Stephanie Overby | Feb. 29, 2016
Digital transformation is driving even smaller and shorter deals for IT service providers, but how low can providers go?

IT and business process outsourcing deals have been getting smaller in dollar value and shorter in duration for some time. And, according to analysis of 2015’s deal activity, enterprise digitization is strengthening that trend. The number of outsourcing contracts signed last year hit an all-time high, but annual contract values were down 8 percent, according to outsourcing consultancy Information Services Group (ISG).

“Digital helps fuel a fire that was already burning very well,” says ISG partner John Keppel. “Digital impacts across industries are fundamentally changing the way business is done—not just with implications on IT but on entire business processes. It even impacts places where businesses interact with their customers, deliver their product and services and potentially even drive growth and profits. In times of radical change or disruption, speed of response is everything.
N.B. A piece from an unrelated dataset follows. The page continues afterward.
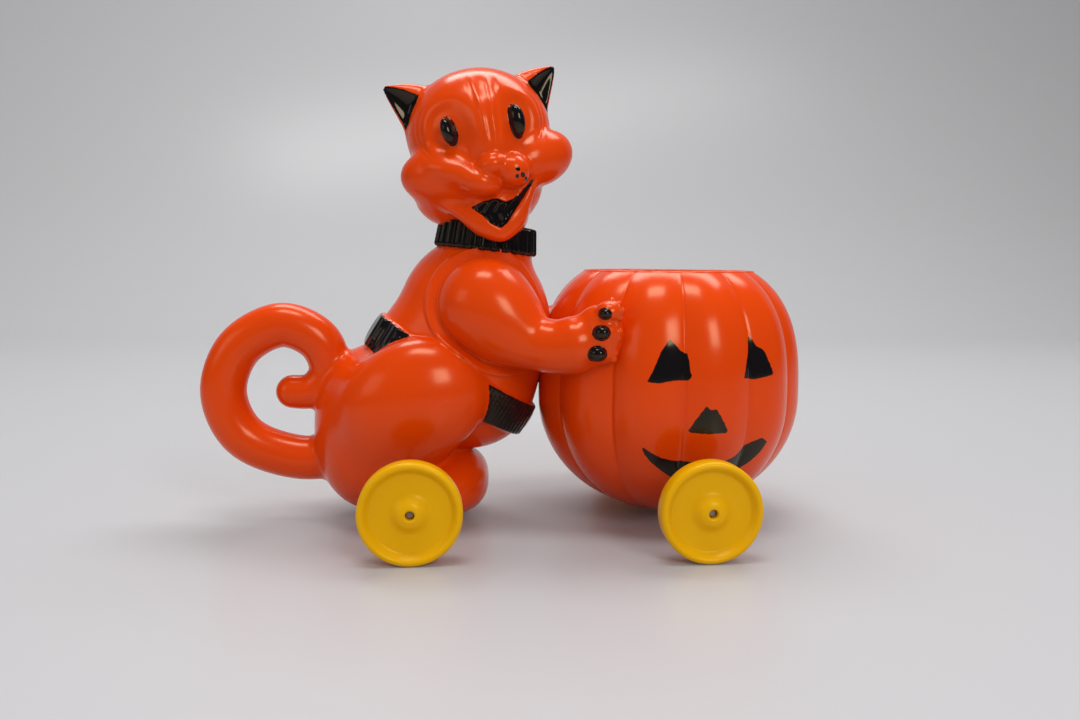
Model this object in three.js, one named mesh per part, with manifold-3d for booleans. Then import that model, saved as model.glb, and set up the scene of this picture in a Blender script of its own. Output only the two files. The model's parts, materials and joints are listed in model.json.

So flexibility is key, and shorter deals provide this flexibility.”

How emerging technologies are shaping the IT outsourcing market

And because companies are exploiting emerging technologies, they’re also engaging with newer and smaller providers. “These firms are less capable of scaling or supporting huge implementations,” Keppel says. “Therefore smaller, tactical deployments are used as proof points and pilots.”

Outsourcing spending overall is increasing among companies of all sizes, although ISG’s research shows that small firm spending is up the most—increasing five-fold since 2011.

Restructured contracts reached a new high and new scope awards nearly did the same, even as their annual values declined 6 percent and 9 percent, respectively, for the year. “Deals are coming up for renewal at an ever-increasing pace,” Keppel says. “As you would expect from a growing industry, these renewals represent the increasing churn in the market.” In the past, these awards might go to one or two providers; today, they’re being split among multiple suppliers. “Those pieces are then leveraging emerging technologies which are coming to market at lower price points and utilizing the shortest of durations,” Keppel says.

 The as-a-service model offer by the likes of AWS, Microsoft Azure, Google and Rackspace has disrupted infrastructure pricing models as well. “On-premises, fixed-pricing models have given way to dynamic, on-demand models, which represent more change for service provider business models, which in some cases are in danger of requiring complete reinvention,” says Keppel. “These top-tier public cloud vendors have been leveraging economies of scale to conduct an ongoing price war.”

Keppel estimates that traditional service providers lose three to four dollars in traditional hardware and software revenue for every dollar they make on cloud computing offerings. “They must manage this cannibalization of their existing revenues,” he says. “Also, as cloud services change the existing industry dynamic, service providers must note that organizations are moving not just toward shorter-term contracts but to effectively pay-as-you-go models to ensure more flexibility in terminating contracts and procuring new services.”